* **Data block**:
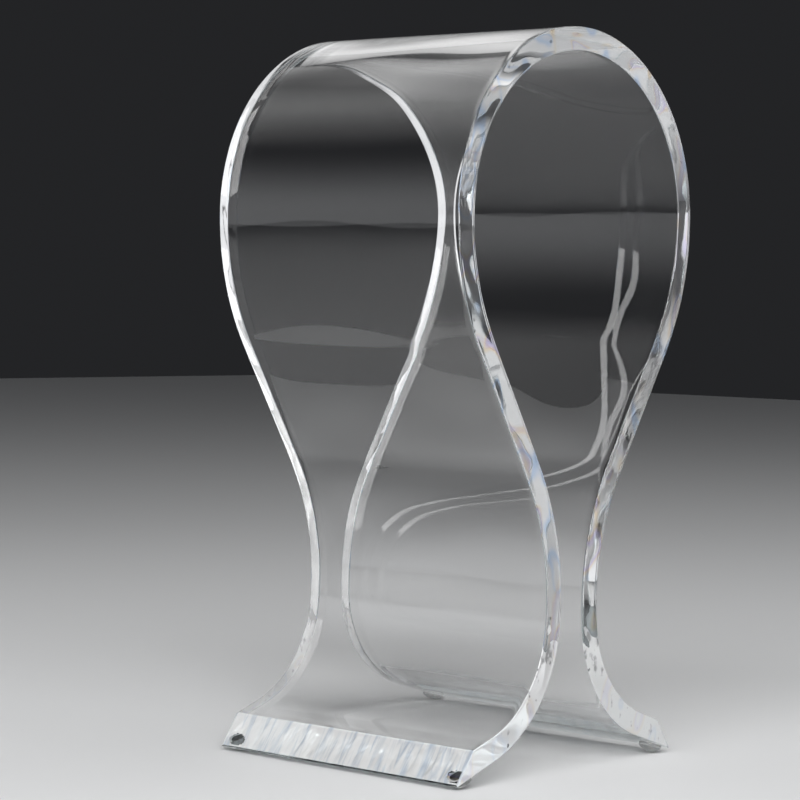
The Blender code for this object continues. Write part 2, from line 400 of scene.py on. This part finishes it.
def add_end(verts, faces, slots, ring, corner, base):
    """Close one slanted end with a rounded rim and a fine grid that carries the saw's marks."""
    count = len(ring)
    centre = corner.mean(0)
    across = np.array([0.0, 1.0, 0.0])
    top = corner[FACE_POINTS // 2]
    bottom = corner[FACE_POINTS + 2 * CORNER_POINTS + EDGE_POINTS + FACE_POINTS // 2]
    up = (top - bottom) - across * ((top - bottom) @ across)
    up = up / np.linalg.norm(up)
    outward = np.cross(across, up)
    if outward[0] * centre[0] < 0:
        outward = -outward
    u = (corner - centre) @ across
    v = (corner - centre) @ up
    half_u, half_v = np.abs(u).max(), np.abs(v).max()
    inner = centre + np.outer(u * (1 - ARRIS_RADIUS / half_u), across)
    inner = inner + np.outer(v * (1 - ARRIS_RADIUS / half_v), up)
    # the middle points of the four rounded corners are the grid's corners
    mid = CORNER_POINTS // 2
    front_top = count - 1 - mid
    rear_top = FACE_POINTS + mid
    rear_bottom = rear_top + CORNER_POINTS + EDGE_POINTS
    front_bottom = rear_bottom + CORNER_POINTS + FACE_POINTS
    rings = [base]
    for t in (1 / 3, 2 / 3, 1):
        rings.append(len(verts))
        curve = (1 - t) ** 2 * ring + 2 * t * (1 - t) * corner + t ** 2 * inner
        verts.extend(tuple(p) for p in curve)
    for a, b in zip(rings, rings[1:]):
        for k in range(count):
            k2 = (k + 1) % count
            faces.append((a + k, a + k2, b + k2, b + k))
            slots.append(EDGE_SLOT if rear_bottom <= k < front_bottom else SAWN_SLOT)
    last = rings[-1]
    top_side = [last + (front_top + k) % count for k in range((rear_top - front_top) % count + 1)]
    rear_side = [last + k for k in range(rear_top, rear_bottom + 1)]
    bottom_side = [last + k for k in range(front_bottom, rear_bottom - 1, -1)]
    front_steps = (front_top - front_bottom) % count
    front_side = [last + (front_bottom + k) % count for k in range(front_steps, -1, -1)]
    grid_u = half_u - ARRIS_RADIUS - END_GRID_MARGIN
    grid_v = half_v - ARRIS_RADIUS - END_GRID_MARGIN
    columns = (len(top_side) - 1) * END_COLUMNS_PER_POINT + 1
    us = np.linspace(-grid_u, grid_u, columns)
    vs = np.linspace(grid_v, -grid_v, END_ROWS)
    grid_across, grid_up = np.meshgrid(us, vs)
    # the marks fade out towards the rim, so that the grid meets it flat
    fade_u = np.clip((grid_u - np.abs(grid_across)) / SAW_WAVE_FADE, 0, 1)
    fade_v = np.clip((grid_v - np.abs(grid_up)) / SAW_WAVE_FADE, 0, 1)
    lift = saw_marks(grid_across, grid_up) * fade_u * fade_v
    spots = (centre + grid_across[..., None] * across + grid_up[..., None] * up
             + lift[..., None] * outward)
    start = len(verts)
    verts.extend(tuple(p) for p in spots.reshape(-1, 3))
    grid = start + np.arange(END_ROWS * columns).reshape(END_ROWS, columns)
    for i in range(END_ROWS - 1):
        for j in range(columns - 1):
            faces.append(tuple(int(q) for q in
                               (grid[i, j], grid[i, j + 1], grid[i + 1, j + 1], grid[i + 1, j])))
            middle_across = (us[j] + us[j + 1]) / 2
            above_nose = (vs[i] + vs[i + 1]) / 2 + half_v
            slots.append(EDGE_SLOT if is_clear(middle_across, above_nose) else SAWN_SLOT)
    join_lines(faces, slots, top_side, list(grid[0]), SAWN_SLOT)
    join_lines(faces, slots, bottom_side, list(grid[-1]), EDGE_SLOT)
    join_lines(faces, slots, front_side, list(grid[:, 0]), SAWN_SLOT)
    join_lines(faces, slots, rear_side, list(grid[:, -1]), SAWN_SLOT)


def join_lines(faces, slots, coarse, fine, slot):
    """Triangles between two runs of vertices that start and end side by side."""
    i = j = 0
    while i < len(coarse) - 1 or j < len(fine) - 1:
        step_coarse = (i + 1) / (len(coarse) - 1)
        step_fine = (j + 1) / (len(fine) - 1)
        if j == len(fine) - 1 or (i < len(coarse) - 1 and step_coarse < step_fine):
            faces.append((coarse[i], coarse[i + 1], int(fine[j])))
            i += 1
        else:
            faces.append((coarse[i], int(fine[j + 1]), int(fine[j])))
            j += 1
        slots.append(slot)


def make_mesh(name, verts, faces, slots):
    """A smooth-shaded object with its faces pointing out and a material slot for each face."""
    mesh = bpy.data.meshes.new(name)
    mesh.from_pydata(verts, [], faces)
    mesh.polygons.foreach_set("material_index", slots)
    mesh.shade_smooth()
    shape = bmesh.new()
    shape.from_mesh(mesh)
    bmesh.ops.recalc_face_normals(shape, faces=shape.faces)
    shape.to_mesh(mesh)
    shape.free()
    mesh.update()
    item = bpy.data.objects.new(name, mesh)
    bpy.context.scene.collection.objects.link(item)
    return item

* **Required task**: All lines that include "scene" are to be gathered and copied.

* **Solved problem**:
The Blender code for this object continues. Write part 2, from line 400 of scene.py on. This part finishes it.
    bpy.context.scene.collection.objects.link(item)